* EXERCISE PROMPT
Count each line in which the word "manifold" appears. Reply with the total and nothing more.

* MATERIAL PROVIDED
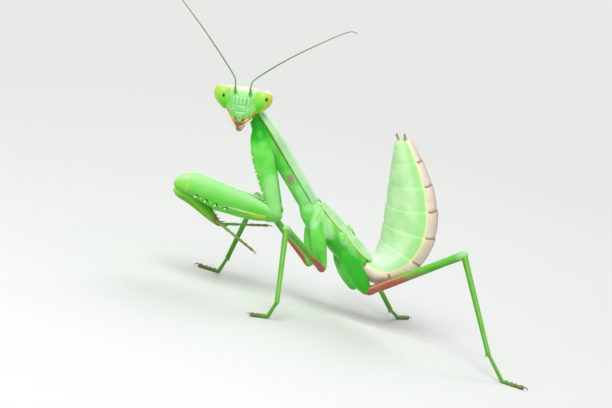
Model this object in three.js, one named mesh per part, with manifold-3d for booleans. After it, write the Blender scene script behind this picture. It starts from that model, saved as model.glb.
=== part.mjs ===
// A praying mantis, a late nymph of a giant Asian mantis, standing on a flat floor.
// Millimetres, +Z up. The animal faces -X, its left side is -Y, and its soles are at z = 0.
import * as THREE from 'three';
import { mergeVertices } from 'three/addons/utils/BufferGeometryUtils.js';
import Module from 'manifold-3d';

const wasm = await Module();
wasm.setup();

// ---------------------------------------------------------------- driving dimensions

const CLEARANCE = 0.07;        // between two neighbouring pieces
const HEAD_CENTRE = [-16.12, -0.52, 22.22];
const HEAD_TURN = { heading: -115, pitch: 4, roll: 8.5 };
const EYE = { out: 2.17, up: -0.1, lean: -10.4 };
const ANTENNA_RADIUS = 0.25;

const PROTHORAX = { start: [-13.78, 0, 20.58], length: 12.3, pitch: -42.6 };
const PTEROTHORAX = { start: [-4.74, 0, 12.26], length: 9.8, pitch: -32.4, middle: 4.7 };

const ABDOMEN = {
  start: [3.53, 0, 7.01],
  length: 19.3,
  firstPitch: -40,             // pitch of the centre line where it leaves the thorax
  lastPitch: 121,              // pitch that it settles to near the tip
  bendLength: 4.6,             // how quickly it bends up
  twist: 30,                   // turn of the upper side toward the animal's left
  twistLength: 6,
  cuts: [0, 2.8, 5.6, 8.4, 11.2, 14.0, 16.8, 19.3],
};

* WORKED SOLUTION
2